Are your doctors missing pieces of your healthcare picture?


If so, it’s not necessarily the doctors’ fault. It’s how they were trained.


According to a new study published in The Lancet Digital Health (UK), millions of people live with multiple medical conditions. The older you get, the more of these conditions (technically called multimorbidities) you’re likely to have.


Yet, the study notes, medical education and training, healthcare delivery, clinical guidelines, and research have all evolved to focus on one disease at a time.


To complicate matters, while some of the co-occurring conditions appear related, others seem anything but. In one pattern, for example, people with heart failure also often also had high blood pressure, atrial fibrillation, and stable angina. But they also had osteoarthritis, chronic kidney disease, and COPD – conditions that, at least superficially, had nothing to do with cardiac health.


The study examined 4 million patients’ medical records and identified patterns of 308 clustered common mental and physical health conditions, so there are plenty more examples where the one above came from.


Sometimes, doctors don’t know about seemingly unrelated medical conditions, because they were treated at the primary care level and never made it into the patients’ hospital records.


And sometimes a treatment for one condition can create serious problems with another. For example, a non-steroid anti-inflammatory drug such as ibuprofen prescribed for bone or muscle pain can wreak havoc on a patient with stomach problems or who’s taking blood thinners.

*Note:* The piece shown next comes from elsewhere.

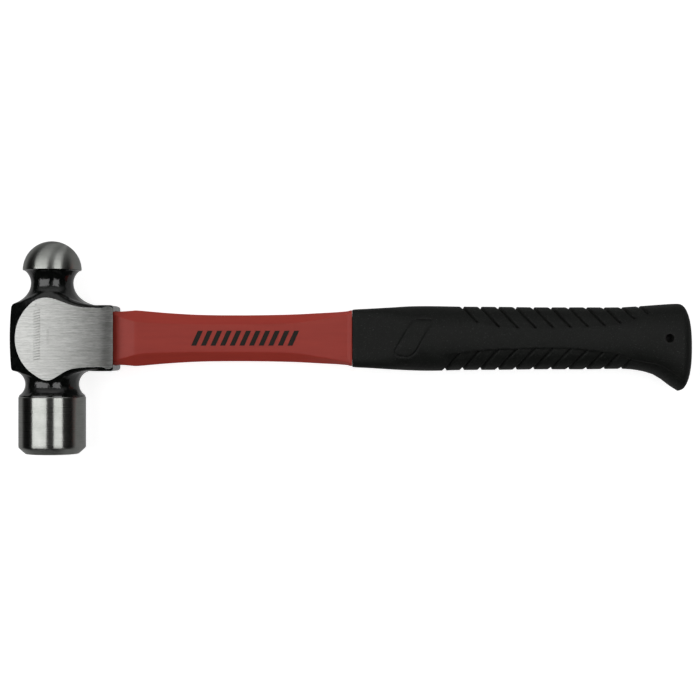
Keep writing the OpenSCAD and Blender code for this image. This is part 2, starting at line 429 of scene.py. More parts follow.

That’s why making sure doctors have a complete overview of all of a patient’s medical conditions is so important. It’s why having a healthcare advocate – a family member, a friend, a volunteer, a social worker, or you yourself – is so important. (Healthcare advocacy is also one of the services we can provide.)


There’s obviously much more to people than just their medical conditions. Which is why, at Senior Insights, we concentrate on not just clients’ quality of health, but also on total quality of life. Before anything else, the first thing we do with a new client (and family) is to conduct a thorough three-part needs assessment. This covers not only physical, cognitive, psychosocial, and emotional needs, but also individual likes and dislikes, values, priorities, preferences, schedules and interests – in short, the whole picture.